Preserving a nation’s digital cultural heritage

Digitalisation is more than a business concept. It’s a way to ensure our collective culture is archived and accessible for future generations.

New Zealanders are no different to populations around the globe – they are active internet and social media users, they are mobile and they are creating and consuming more digital content than ever. There are more than 500 thousand .nz domains registered1. On average, New Zealanders are spending almost six hours using the internet every day, almost two hours on social media and almost three hours using streaming content services2. Consumers in New Zealand have very high expectations about the customer experience, higher than their global counterparts3, and those expectations extend to digital and online services.

It’s no wonder, then, that International Data Corporation (IDC) estimates by the end of 2020, a quarter of the region’s top companies will be allocating at least ten percent of revenue to fuel digital strategies. IDC further estimates that by 2020 at least 55 per cent will be what it calls “digitally determined”, which includes a greater focus on digitally enabled products and services.4 Like many governments around the world, the New Zealand government has implemented a digital strategy and is working to take an ever more digital approach to delivery of services to its constituents.

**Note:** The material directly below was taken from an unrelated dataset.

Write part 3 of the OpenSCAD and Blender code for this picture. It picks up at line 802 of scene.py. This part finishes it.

New Zealand organisations and government agencies are undertaking a process of digitalisation in response to the digital lives and preferences of its people. All that digital transformation requires the creation, management, security and preservation of digitalised content.

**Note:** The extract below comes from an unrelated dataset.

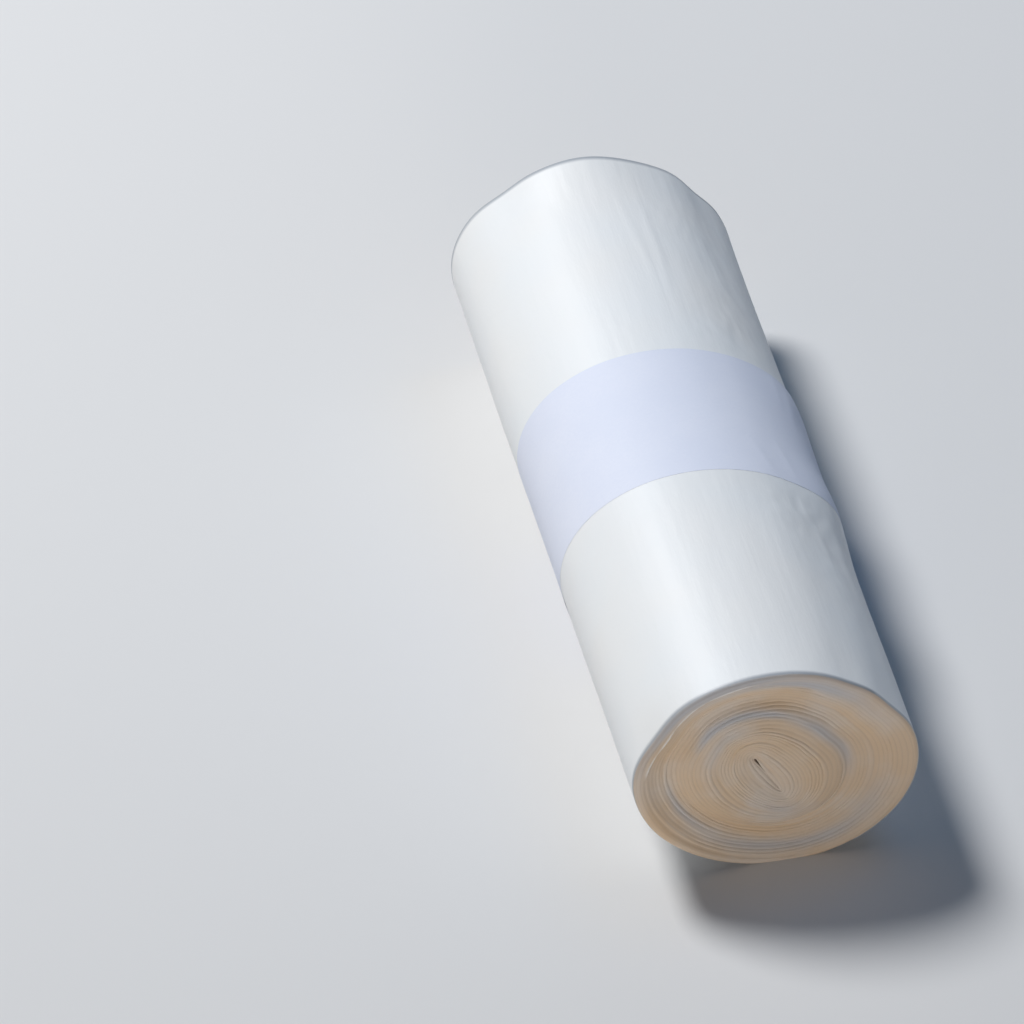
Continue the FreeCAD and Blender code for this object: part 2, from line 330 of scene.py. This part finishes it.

The National Library of New Zealand is the government body charged with preserving the country’s history and cultural identity. Ongoing digitisation of content and digitalisation of services are critical to fulfilling that mission. It also has a clear mandate to make that data accessible to a range of users including researchers, historians, teachers, students and others, now and in the future.

Every day the Library digitises artwork and other physical objects from the country’s social, cultural, creative, scientific and other outputs, to be preserved and shared as digital versions. It has digitised over five million pages of historical newspapers (and counting). Every day it captures and stores New Zealand’s “born digital” material, which is content that has only ever been in digital form. For example, it has an ongoing remit to collect every website within the .nz web domain.

Not only must the National Library of New Zealand ensure the digital history of the country is structured and accessible, but that the authenticity of each item in its digital collection is preserved for generations to come. When you go to a museum or library archive, you expect that the physical object you view or reference is genuine and preserved as an original. The same expectations are placed on the digital objects in the National Library’s collection.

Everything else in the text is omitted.